Music City really lives up to its name. I remember about a year ago The Wife and I took a trip here to explore the idea of my working at an insurance defense firm in Nash. While driving down Broadway in downtown Nash, we passed all the big clubs and saw people spilling out into the street and heard all sorts of live music coming from inside. That was at ten in the morning.
So upon driving in to Nashville yesterday, I noticed a great proliferation of radio stations. In fact, as I drove about town today, it seemed there was a radio station about every three clicks of the FM "dial" (dials are outdated technology, but you know what I mean). Contrary to what you might think, I heard all sorts of music and very little of it was country/western. I know that WSM is the station that made Nashville with its broadcasts of the Grand Ole Opry, and I passed its very distinctive diamond-shaped transmitter on my way down here to Franklin for my conference. But there is a lot more to the Nashville music scene than that, judging just by what I hear on the radio.

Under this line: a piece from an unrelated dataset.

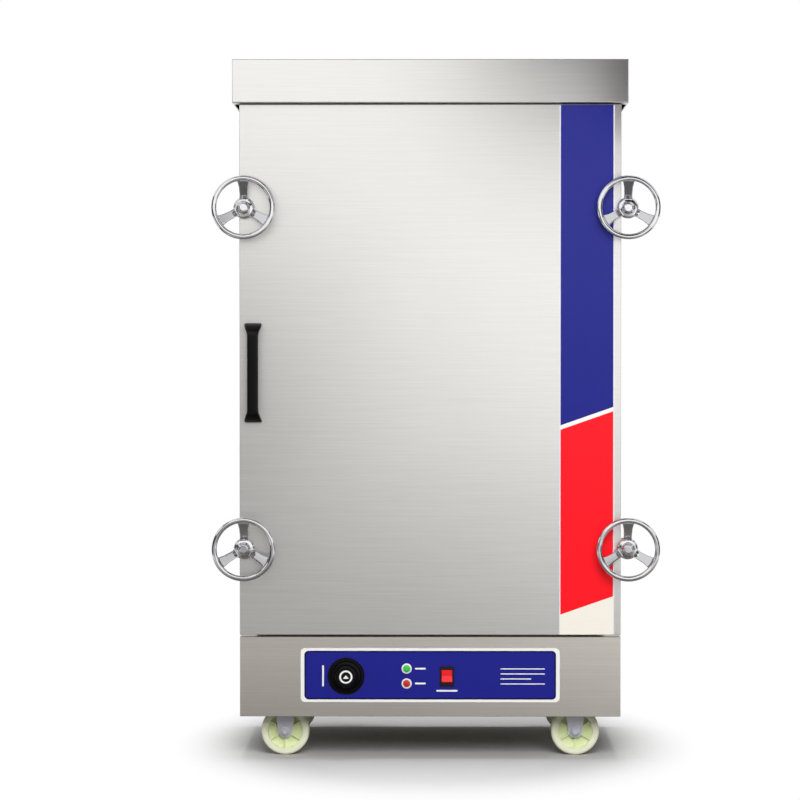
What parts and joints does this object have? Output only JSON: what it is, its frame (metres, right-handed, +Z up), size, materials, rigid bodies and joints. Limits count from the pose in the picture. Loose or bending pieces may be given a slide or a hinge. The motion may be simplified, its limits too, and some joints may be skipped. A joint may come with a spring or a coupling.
{
  "type": "commercial pressure steamer",
  "caption": "Stainless steam cabinet on swivel casters with one gasketed door, handwheel clamps, trays on runners, water tank and a control panel in its base.",
  "frame": {"origin": "on the floor, below the middle of the whole object's box", "axes": "+Z up; -Y is the front with the door; +X is to the right when facing the door, at the hinges"},
  "size_m": [0.843, 0.6477, 1.321],
  "materials": {
    "brushed_steel": "satin",
    "folded_steel": "satin",
    "polished_steel": "polished",
    "zinc_steel": "satin",
    "insulating_board": "matte",
    "gasket_rubber": "matte",
    "strip_film": "gloss",
    "control_film": "gloss",
    "black_plastic": "satin",
    "red_plastic": "gloss",
    "green_lens": "gloss",
    "red_lens": "gloss",
    "cream_nylon": "satin",
    "brass_fitting": "satin",
    "heater_tube": "matte"
  },
  "bodies": {
    "cabinet": {"hood": "brushed_steel", "outer_shell": "brushed_steel", "back_panel": "folded_steel", "chamber_liner": "folded_steel", "insulation": "insulating_board", "base_chassis": "brushed_steel", "base_panel": "brushed_steel", "control_plate": "control_film", "thermostat": "black_plastic", "lamp_green": "green_lens", "lamp_red": "red_lens", "rocker_frame": "black_plastic", "hinge_pins": "polished_steel", "wall_brackets": "folded_steel", "water_tank": "folded_steel", "steam_plate": "folded_steel", "heating_elements": "heater_tube", "rack_left": "folded_steel", "rack_right": "folded_steel", "drain_valve": "brass_fitting", "water_inlet": "brass_fitting", "steam_vent": "folded_steel", "cable_gland": "black_plastic", "caster_plates": "zinc_steel", "tray_1": "folded_steel", "tray_2": "folded_steel", "tray_3": "folded_steel", "tray_4": "folded_steel", "tray_5": "folded_steel", "tray_6": "folded_steel", "tray_7": "folded_steel", "tray_8": "folded_steel"},
    "door": {"door_skin": "brushed_steel", "door_pan": "folded_steel", "door_insulation": "insulating_board", "door_gasket": "gasket_rubber", "door_strip": "strip_film", "door_handle": "black_plastic", "latch_bushes": "polished_steel", "hinge_lugs": "folded_steel", "hinge_bolts": "polished_steel"},
    "knob": {"knob": "black_plastic"},
    "rocker": {"rocker": "red_plastic"},
    "drain_lever": {"drain_lever": "red_plastic"},
    "latch_upper": {"latch_shaft_upper": "polished_steel", "latch_wheel_upper": "polished_steel"},
    "hinge_nut_upper": {"hinge_washer_upper": "polished_steel"},
    "hinge_handwheel_upper": {"hinge_wheel_upper": "polished_steel"},
    "latch_lower": {"latch_shaft_lower": "polished_steel", "latch_wheel_lower": "polished_steel"},
    "hinge_nut_lower": {"hinge_washer_lower": "polished_steel"},
    "hinge_handwheel_lower": {"hinge_wheel_lower": "polished_steel"},
    "caster_front_left": {"caster_fork_front_left": "zinc_steel"},
    "wheel_front_left": {"caster_wheel_front_left": "cream_nylon"},
    "caster_front_right": {"caster_fork_front_right": "zinc_steel"},
    "wheel_front_right": {"caster_wheel_front_right": "cream_nylon"},
    "caster_rear_left": {"caster_fork_rear_left": "zinc_steel"},
    "wheel_rear_left": {"caster_wheel_rear_left": "cream_nylon"},
    "caster_rear_right": {"caster_fork_rear_right": "zinc_steel"},
    "wheel_rear_right": {"caster_wheel_rear_right": "cream_nylon"}
  },
  "joints": [
    {"name": "door_swing", "type": "hinge", "parent": "cabinet", "child": "door", "pos_m": [0.3615, -0.20615, 0.7365], "axis": [0, 0, 1], "range_deg": [0, 110]},
    {"name": "latch_turn_upper", "type": "hinge", "parent": "door", "child": "latch_upper", "pos_m": [-0.3615, -0.28475, 1.042], "axis": [0, 1, 0], "range_deg": [0, 90]},
    {"name": "hinge_travel_upper", "type": "slide", "parent": "door", "child": "hinge_nut_upper", "axis": [0, -1, 0], "range_m": [0, 0.0053]},
    {"name": "hinge_screw_upper", "type": "hinge", "parent": "hinge_nut_upper", "child": "hinge_handwheel_upper", "pos_m": [0.3615, -0.28475, 1.042], "axis": [0, -1, 0], "range_deg": [0, 1080]},
    {"name": "latch_turn_lower", "type": "hinge", "parent": "door", "child": "latch_lower", "pos_m": [-0.3615, -0.28475, 0.4], "axis": [0, 1, 0], "range_deg": [0, 90]},
    {"name": "hinge_travel_lower", "type": "slide", "parent": "door", "child": "hinge_nut_lower", "axis": [0, -1, 0], "range_m": [0, 0.0053]},
    {"name": "hinge_screw_lower", "type": "hinge", "parent": "hinge_nut_lower", "child": "hinge_handwheel_lower", "pos_m": [0.3615, -0.28475, 0.4], "axis": [0, -1, 0], "range_deg": [0, 1080]},
    {"name": "knob_turn", "type": "hinge", "parent": "cabinet", "child": "knob", "pos_m": [-0.1694, -0.27715, 0.1581], "axis": [0, 1, 0], "range_deg": [0, 270]},
    {"name": "rocker_tip", "type": "hinge", "parent": "cabinet", "child": "rocker", "pos_m": [0.0212, -0.27515, 0.157], "axis": [1, 0, 0], "range_deg": [0, 22]},
    {"name": "drain_lever_turn", "type": "hinge", "parent": "cabinet", "child": "drain_lever", "pos_m": [-0.1905, 0.28885, 0.3023], "axis": [0, 0, 1], "range_deg": [0, 90]},
    {"name": "swivel_front_left", "type": "hinge", "parent": "cabinet", "child": "caster_front_left", "pos_m": [-0.2655, -0.19415, 0.1077], "axis": [0, 0, 1], "continuous": true},
    {"name": "roll_front_left", "type": "hinge", "parent": "caster_front_left", "child": "wheel_front_left", "pos_m": [-0.2875, -0.19415, 0.046], "axis": [0, 1, 0], "continuous": true},
    {"name": "swivel_front_right", "type": "hinge", "parent": "cabinet", "child": "caster_front_right", "pos_m": [0.2445, -0.19415, 0.1077], "axis": [0, 0, 1], "continuous": true},
    {"name": "roll_front_right", "type": "hinge", "parent": "caster_front_right", "child": "wheel_front_right", "pos_m": [0.2665, -0.19415, 0.046], "axis": [0, 1, 0], "continuous": true},
    {"name": "swivel_rear_left", "type": "hinge", "parent": "cabinet", "child": "caster_rear_left", "pos_m": [-0.2655, 0.17185, 0.1077], "axis": [0, 0, 1], "continuous": true},
    {"name": "roll_rear_left", "type": "hinge", "parent": "caster_rear_left", "child": "wheel_rear_left", "pos_m": [-0.2875, 0.17185, 0.046], "axis": [0, 1, 0], "continuous": true},
    {"name": "swivel_rear_right", "type": "hinge", "parent": "cabinet", "child": "caster_rear_right", "pos_m": [0.2445, 0.17185, 0.1077], "axis": [0, 0, 1], "continuous": true},
    {"name": "roll_rear_right", "type": "hinge", "parent": "caster_rear_right", "child": "wheel_rear_right", "pos_m": [0.2665, 0.17185, 0.046], "axis": [0, 1, 0], "continuous": true}
  ],
  "couplings": [
    {"joint": "hinge_travel_upper", "follows": "hinge_screw_upper", "m_per_rad": 0.00027852},
    {"joint": "hinge_travel_lower", "follows": "hinge_screw_lower", "m_per_rad": 0.00027852}
  ]
}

The first station I got was hip-hop and it sounded pretty ghetto. Then I found a Spanish station, then a pop-rock station, then a Christian contemporary rock station, then an NPR news broadcast, then reggae or some other world music, then Christian rap. Yes, that's right, some guy (who sounded white) was throwin' down for the Lord. Only after that did I find a country station (and thanks to Mental Floss, I now know the difference between country and bluegrass music, and it's bluegrass that The Wife likes) and after that, I found the local Jack-FM station. There's classic rock, jazz, alternative rock (like Los Angeles' 106.7 KROQ), preaching, blues (which I'll listen to going home), and probably more that I haven't found yet. So far I haven't happened across any classical stations but that's because I've only gone halfway through the FM frequencies.
Knoxville is kind of a wasteland for music. There is practically no live music scene to speak of; the jazz we went to hear with our friend and the quasi-Scottish band covering eighties hits is about it. There are some decent radio stations -- the college rock station plays lots of alternative stuff and we have a Jack-FM station in Knox now, and there is the corporate rock station and the "independent" rock station, that's about it. There's some country, some religion, and some rock. Certainly no blues, and the only other thing to listen to is the NPR that is broadcast on the public radio station (also affiliated with the university) during morning and evening drive time when it's not playing classical or jazz. So it's quite pleasant to find a variety of music here.
I remember back in Los Angeles, it seemed I was listening to music all the time. Not so much in Knoxville. I really ought to change that; music enriches one's life and one's soul. If nothing else good comes from my trip here -- and I think other good things will come from this, not the least of which is maintenance of my law license -- then I can take away the inspiration to listen to more music.